Les animateurs ont ainsi été évalués sur leur capacité à représenter l’effort physique pour soulever la masse, les forces dynamiques en jeu, l’expressivité du personnage, tout en respectant la perspective (légèrement de 3/4) de sa position. Un exemple estimé satisfaisant de cet exercice est montré dans le documentaire « Yasuo Ôtsuka : le plaisir d’animer » (cf. ci-dessous).

NB : Cet exercice constitue la version actualisée de celui que donnait, à la fin des années 50 au sein du studio Tôei Dôga, l’animateur-vétéran Yasuji Mori à ses nouvelles recrues, dont Yasuo Ôtsuka faisait partie.

Caricature de Yasuo Ôtsuka, décrivant ce test d’aptitude
créé par Yasuji Mori (le personnage à gauche, avec son bonnet caractéristique)

 

Les 7 poses-clés (rough) du résultat attendu
L’animation finale (clean) avec les intervalles (dessins intermédiaires entre les poses-clés)

 

Exercice n°4 : animer un feu « à l’économie »

Il s’agissait d’animer ce brasier bien nourri en un minimum de dessins, de sorte à créer un boucle agréable à regarder, potentiellement répétée sur plusieurs secondes.
L’ensemble des flammes opère un mouvement vers le haut.
Il ne faut pas mélanger les flammèches.

Yasuo Ôtsuka a recommandé de traiter le feu par zones distinctes : la base du feu, les grosses flammes et les flammèches.

 

Exercice n°5 : animer un personnage selon des consignes précises

 

Cet exercice était présenté comme le plus difficile.
Il constituait encore en 2001 un test d’aptitude donnés aux intervallistes désireux de devenir «animateur-clé» au sein du studio Telecom, considéré alors au Japon que comme une sorte de « second studio Ghibli ».

Le personnage (dont l’identité importe peu là aussi) doit :
1° monter sur le cube A,
2° marquer une pause,
3° descendre du cube A, le soulever et le poser sur le cube B.
Le tout, à nouveau, en un minimum de dessins, en faisant sentir dans l’attitude et l’expression du personnage, le poids, quel qu’il soit, du cube soulevé.

 

Quelques images de l’atelier, extraites du documentaire « Yasuo Ôtsuka, le plaisir d’animer »

 

Crédits images

• En-tête : extrait d’une photographie prise durant la master class de Yasuo Ôtsuka au Forum des Images.

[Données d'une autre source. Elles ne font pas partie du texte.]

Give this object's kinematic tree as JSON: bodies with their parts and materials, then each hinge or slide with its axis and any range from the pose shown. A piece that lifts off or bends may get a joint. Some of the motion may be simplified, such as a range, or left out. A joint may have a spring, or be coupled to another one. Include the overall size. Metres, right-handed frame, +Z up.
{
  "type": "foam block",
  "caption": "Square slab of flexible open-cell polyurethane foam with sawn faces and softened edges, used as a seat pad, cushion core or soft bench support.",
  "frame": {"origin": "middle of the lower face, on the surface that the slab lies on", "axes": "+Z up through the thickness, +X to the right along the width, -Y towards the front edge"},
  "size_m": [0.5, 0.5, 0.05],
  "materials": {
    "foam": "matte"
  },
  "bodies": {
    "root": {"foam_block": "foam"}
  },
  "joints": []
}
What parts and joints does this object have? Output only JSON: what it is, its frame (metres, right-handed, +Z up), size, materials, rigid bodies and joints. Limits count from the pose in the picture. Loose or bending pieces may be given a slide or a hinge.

Je n’ai pas retrouvé la mention de son auteur. Qu’il m’en excuse.

• Vignette sous l’introduction : extraite de la dédicace que m’a dessinée M. Ôtsuka dans un contexte assez particulier.
En juin 1999, le festival d’Annecy a consacré une grande partie de sa programmation à l’animation japonaise. Yasuo Ôtsuka en était l’un des invités d’honneur, avec Koji Morimoto et Takashi Namiki, entre autres. En ouverture du festival, était prévue de longue date une projection en plein air sur écran géant du long métrage Le château de Cagliostro de Hayao Miyazaki, dont Yasuo Ôtsuka a supervisé l’animation. Faute d’avoir pu obtenir l’autorisation de la TMS, détentrice des droits de diffusion, celle-ci n’ayant pas daigné répondre aux demandes du festival, le film ne pouvait donc pas être montré.
Quelques mois auparavant, j’avais réussi à me procurer pour Hokusai, le Festival des cinéma japonais que j’avais organisé à Caen, une copie betacam du film. Ce format vidéo était celui utilisé alors pour les diffusions TV. Le film ne tenant pas sur une seule grosse cassette, ses quinze premières minutes étaient enregistrées sur un second support plus petit, obligeant à une coupure lors de la projection. On peut en rire aujourd’hui.
Ce sont ces cassettes qui ont donc été utilisées ce lundi 31 mai 1999.
Juste avant, dans la nuit, au pied de la tourelle où était installé le matériel de projection du Pâquier, M. Ôtstuka m’a signé ce dessin.
Je ne suis pas collectionneur de dédicaces, j’évite même d’en demander aux personnalités que je rencontre, mais j’avoue chérir celle-ci qui me rappelle inévitablement cet épisode incongru, pour moi emblématique d’une époque.

• Les images des exercices n’ayant pas de copyright précis, je peux juste indiquer que les dessins sont (sauf erreur) de Yasuo Ôtsuka lui-même et que les visuels de production proviennent du studio Telecom.
La caricature et les GIF de tests d’animation sont extraits du documentaire 大塚康生の動かす喜び (« Yasuo Ôtstuka ‘s Joy in motion »), réalisé en 2004 par Toshiro Uratani et édité par le Studio Ghibli.

• Les quelques vignettes photographiques sont tirées de la séquence, évoquant la master class de Paris, issue du même documentaire.
Il me semble (mais j’ai un doute) que les captations de la master class étaient assurées par Alex Pilot.